There is a very real possibility that we will soon see a world that is almost entirely free and democratic, and that we will remain the economic, political, and cultural leader of that world.

Our internal politics and much of our culture remain a mess, but as the rest of the world improves, it will force us to improve as well. Right now, an extremely productive American has the choices of putting up with taxes and regulations, lobbying for government change, breaking the law, or not working. The latter two are not credible threats for most people, and true wealth generators do not have a comparative advantage in lobbying, so the people who generate most of the wealth have relatively low political bargaining power and cultural influence.

As long as you will earn more money working in the USA than anywhere else, the government, driven by the desires of society, will be able to extract the difference from you, plus a bit more because moving is expensive. But if enough wealth-generating Americans could credibly threaten to move to India or Estonia and make as much money, then the government would be forced to lower taxes or regulations and/or do something to make the Americans more productive again.

The USA keeps slipping down in the rankings of economic freedom, corruption, and a few other measures of political quality. Partly this is because we are getting worse, but mainly it is because other places are getting better.
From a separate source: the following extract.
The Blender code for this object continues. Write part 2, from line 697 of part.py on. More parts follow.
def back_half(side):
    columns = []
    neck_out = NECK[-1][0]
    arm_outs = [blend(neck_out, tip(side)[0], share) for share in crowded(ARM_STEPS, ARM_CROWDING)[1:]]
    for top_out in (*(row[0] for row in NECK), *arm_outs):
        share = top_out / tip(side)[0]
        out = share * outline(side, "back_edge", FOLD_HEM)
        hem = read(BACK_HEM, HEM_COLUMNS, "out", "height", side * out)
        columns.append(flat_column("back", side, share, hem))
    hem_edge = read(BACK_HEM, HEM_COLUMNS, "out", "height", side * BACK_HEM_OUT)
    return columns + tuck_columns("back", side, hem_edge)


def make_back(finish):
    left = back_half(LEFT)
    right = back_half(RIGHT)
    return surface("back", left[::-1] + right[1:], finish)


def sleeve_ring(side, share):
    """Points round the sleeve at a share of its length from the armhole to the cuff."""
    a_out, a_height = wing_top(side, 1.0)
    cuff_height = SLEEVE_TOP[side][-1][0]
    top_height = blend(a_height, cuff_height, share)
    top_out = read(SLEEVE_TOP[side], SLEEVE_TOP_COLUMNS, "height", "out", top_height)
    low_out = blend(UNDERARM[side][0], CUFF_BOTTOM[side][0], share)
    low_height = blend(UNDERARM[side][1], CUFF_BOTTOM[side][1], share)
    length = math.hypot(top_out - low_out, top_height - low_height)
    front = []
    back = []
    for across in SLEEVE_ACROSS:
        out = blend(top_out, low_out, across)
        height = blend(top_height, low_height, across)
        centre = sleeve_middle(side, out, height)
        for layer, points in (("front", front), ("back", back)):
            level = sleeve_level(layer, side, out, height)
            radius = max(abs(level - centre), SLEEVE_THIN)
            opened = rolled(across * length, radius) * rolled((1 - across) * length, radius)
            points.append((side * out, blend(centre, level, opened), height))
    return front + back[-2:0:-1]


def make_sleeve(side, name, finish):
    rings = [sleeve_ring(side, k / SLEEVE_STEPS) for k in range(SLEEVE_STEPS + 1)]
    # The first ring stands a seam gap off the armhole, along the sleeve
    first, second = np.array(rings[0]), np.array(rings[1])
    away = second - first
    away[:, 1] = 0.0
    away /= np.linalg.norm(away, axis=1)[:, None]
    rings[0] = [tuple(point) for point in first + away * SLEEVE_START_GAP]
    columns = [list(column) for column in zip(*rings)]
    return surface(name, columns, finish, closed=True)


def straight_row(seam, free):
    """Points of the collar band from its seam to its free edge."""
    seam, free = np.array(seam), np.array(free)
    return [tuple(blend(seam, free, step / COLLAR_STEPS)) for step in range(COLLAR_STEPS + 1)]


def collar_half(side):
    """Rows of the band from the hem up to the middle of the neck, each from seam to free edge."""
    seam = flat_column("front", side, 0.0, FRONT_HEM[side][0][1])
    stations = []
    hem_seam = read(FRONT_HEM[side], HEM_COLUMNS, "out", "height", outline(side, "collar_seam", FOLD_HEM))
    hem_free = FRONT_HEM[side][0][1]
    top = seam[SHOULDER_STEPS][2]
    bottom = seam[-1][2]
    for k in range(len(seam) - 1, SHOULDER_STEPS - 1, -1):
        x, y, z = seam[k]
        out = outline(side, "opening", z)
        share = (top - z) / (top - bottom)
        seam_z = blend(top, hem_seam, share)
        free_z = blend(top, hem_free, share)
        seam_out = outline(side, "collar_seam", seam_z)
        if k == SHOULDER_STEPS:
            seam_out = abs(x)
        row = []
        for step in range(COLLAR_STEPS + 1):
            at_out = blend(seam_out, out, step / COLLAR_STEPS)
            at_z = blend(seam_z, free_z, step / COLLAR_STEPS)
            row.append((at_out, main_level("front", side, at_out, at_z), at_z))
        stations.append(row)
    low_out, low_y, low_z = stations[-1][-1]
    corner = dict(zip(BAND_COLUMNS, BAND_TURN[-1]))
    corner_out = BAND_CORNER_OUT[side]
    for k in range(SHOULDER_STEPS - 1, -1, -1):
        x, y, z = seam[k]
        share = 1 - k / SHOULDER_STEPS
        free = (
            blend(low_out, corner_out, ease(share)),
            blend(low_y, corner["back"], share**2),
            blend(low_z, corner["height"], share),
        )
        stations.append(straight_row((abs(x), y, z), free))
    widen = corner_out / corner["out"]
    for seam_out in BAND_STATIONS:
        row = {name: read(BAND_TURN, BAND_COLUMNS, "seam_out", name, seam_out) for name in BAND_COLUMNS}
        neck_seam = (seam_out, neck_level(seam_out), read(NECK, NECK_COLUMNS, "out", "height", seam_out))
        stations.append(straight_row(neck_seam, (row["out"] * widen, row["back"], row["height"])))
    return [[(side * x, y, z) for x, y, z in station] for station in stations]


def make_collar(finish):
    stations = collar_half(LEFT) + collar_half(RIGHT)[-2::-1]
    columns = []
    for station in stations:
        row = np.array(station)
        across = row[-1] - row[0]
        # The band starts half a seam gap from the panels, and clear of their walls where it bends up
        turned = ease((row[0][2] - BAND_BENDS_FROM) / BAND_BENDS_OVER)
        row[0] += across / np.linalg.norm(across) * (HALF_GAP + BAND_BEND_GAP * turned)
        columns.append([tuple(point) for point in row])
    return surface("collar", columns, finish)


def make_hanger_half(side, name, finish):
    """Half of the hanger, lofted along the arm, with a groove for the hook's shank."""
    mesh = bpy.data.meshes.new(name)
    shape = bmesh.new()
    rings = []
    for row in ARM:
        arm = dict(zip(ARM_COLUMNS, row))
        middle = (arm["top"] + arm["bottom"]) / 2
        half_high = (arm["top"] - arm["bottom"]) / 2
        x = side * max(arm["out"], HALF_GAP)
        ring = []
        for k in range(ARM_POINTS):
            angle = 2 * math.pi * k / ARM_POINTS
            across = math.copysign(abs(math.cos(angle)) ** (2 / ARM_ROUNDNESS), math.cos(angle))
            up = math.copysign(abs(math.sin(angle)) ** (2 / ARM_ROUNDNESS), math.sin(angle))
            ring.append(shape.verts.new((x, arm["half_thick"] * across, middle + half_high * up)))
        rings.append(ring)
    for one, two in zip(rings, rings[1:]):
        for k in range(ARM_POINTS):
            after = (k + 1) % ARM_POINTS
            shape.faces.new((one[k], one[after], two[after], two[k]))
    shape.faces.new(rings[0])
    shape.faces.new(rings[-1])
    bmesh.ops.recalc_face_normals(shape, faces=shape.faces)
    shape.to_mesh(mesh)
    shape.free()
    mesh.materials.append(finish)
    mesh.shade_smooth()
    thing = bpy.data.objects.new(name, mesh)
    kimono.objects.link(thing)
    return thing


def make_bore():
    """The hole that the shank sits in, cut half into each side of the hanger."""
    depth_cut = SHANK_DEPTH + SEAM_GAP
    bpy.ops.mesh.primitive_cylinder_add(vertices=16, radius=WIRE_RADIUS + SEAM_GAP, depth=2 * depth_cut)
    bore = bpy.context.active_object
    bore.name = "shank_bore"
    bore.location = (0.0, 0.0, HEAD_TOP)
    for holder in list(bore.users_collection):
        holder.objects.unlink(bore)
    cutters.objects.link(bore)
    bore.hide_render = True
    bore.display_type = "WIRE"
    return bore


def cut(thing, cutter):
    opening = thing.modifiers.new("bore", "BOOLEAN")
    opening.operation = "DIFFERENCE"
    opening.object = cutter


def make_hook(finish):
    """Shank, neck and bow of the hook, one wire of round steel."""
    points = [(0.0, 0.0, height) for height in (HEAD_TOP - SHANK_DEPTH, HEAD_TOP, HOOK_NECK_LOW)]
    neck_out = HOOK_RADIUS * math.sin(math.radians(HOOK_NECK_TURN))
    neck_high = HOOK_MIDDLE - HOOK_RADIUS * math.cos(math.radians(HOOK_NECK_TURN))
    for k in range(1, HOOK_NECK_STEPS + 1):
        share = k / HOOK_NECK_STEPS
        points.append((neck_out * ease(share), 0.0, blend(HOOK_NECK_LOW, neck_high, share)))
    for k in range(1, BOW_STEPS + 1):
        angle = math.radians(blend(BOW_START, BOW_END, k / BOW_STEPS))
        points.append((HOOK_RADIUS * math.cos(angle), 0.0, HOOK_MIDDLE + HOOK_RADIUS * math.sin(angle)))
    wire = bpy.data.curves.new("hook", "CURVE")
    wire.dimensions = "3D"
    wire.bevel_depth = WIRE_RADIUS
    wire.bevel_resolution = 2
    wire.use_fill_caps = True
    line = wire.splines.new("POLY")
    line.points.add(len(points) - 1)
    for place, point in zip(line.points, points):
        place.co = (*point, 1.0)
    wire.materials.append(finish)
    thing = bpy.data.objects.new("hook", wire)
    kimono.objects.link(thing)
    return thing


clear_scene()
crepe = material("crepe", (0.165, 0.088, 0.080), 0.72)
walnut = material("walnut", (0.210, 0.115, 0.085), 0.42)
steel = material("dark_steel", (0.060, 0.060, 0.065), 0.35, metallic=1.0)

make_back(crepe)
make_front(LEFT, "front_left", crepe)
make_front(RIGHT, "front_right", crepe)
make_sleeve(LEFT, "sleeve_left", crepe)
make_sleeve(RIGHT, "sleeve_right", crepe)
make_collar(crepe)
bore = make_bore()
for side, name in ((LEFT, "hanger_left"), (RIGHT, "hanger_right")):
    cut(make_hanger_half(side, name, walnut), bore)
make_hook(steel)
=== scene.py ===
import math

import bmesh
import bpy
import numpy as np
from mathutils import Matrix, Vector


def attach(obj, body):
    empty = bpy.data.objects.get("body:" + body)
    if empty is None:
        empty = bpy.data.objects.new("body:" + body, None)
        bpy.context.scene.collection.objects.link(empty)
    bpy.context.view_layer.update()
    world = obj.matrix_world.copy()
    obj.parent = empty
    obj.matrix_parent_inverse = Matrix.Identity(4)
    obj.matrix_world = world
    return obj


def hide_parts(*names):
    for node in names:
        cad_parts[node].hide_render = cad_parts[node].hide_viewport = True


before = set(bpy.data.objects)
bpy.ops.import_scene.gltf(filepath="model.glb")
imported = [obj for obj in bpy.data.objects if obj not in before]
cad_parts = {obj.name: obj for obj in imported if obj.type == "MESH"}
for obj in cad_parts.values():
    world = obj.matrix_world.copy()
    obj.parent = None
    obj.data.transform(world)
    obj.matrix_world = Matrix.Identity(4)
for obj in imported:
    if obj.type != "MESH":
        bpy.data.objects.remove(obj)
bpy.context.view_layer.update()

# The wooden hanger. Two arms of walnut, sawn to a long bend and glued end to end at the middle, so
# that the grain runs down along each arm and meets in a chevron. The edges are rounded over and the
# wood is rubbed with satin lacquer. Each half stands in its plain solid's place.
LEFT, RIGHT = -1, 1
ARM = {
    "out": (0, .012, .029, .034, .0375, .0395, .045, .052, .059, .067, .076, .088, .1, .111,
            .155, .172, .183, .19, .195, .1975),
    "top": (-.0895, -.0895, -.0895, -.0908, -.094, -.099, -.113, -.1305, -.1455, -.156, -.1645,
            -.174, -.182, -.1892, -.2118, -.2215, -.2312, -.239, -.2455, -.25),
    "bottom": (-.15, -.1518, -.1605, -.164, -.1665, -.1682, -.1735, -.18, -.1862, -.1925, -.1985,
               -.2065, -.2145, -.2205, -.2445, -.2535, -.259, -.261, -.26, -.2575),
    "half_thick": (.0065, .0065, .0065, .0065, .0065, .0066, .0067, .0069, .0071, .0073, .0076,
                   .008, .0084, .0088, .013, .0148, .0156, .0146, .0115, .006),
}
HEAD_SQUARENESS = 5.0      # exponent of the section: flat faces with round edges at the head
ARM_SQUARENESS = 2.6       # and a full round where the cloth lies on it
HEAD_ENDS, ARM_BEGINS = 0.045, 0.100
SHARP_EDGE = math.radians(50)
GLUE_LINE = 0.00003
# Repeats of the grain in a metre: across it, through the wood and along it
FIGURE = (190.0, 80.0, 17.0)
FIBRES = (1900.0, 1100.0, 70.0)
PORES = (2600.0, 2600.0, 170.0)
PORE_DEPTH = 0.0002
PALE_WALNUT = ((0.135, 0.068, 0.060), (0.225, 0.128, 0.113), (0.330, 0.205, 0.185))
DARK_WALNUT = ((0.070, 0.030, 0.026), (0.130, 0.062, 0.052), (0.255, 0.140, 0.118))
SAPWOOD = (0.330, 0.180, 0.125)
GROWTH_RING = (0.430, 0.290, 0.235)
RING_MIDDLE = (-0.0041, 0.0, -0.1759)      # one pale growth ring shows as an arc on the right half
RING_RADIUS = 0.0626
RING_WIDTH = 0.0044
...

Pretty soon this will generate a powerful moral and practical case for reform that favors wealth generation and productivity over populist redistribution.

The economic conditions of the rest of the world form a lower limit to our productivity and prosperity. We will see one of two possible futures. Either Americans are much more productive than people elsewhere, and the government extracts that difference from people, or we are just as productive as the rest of the world, and the government must remain lean and efficient to compete. I think that other nations will get a lot better, but that we will improve at least as fast. The only real threat to our prosperity is the rest of the world getting a lot poorer and less free, but the odds of that look are very low right now.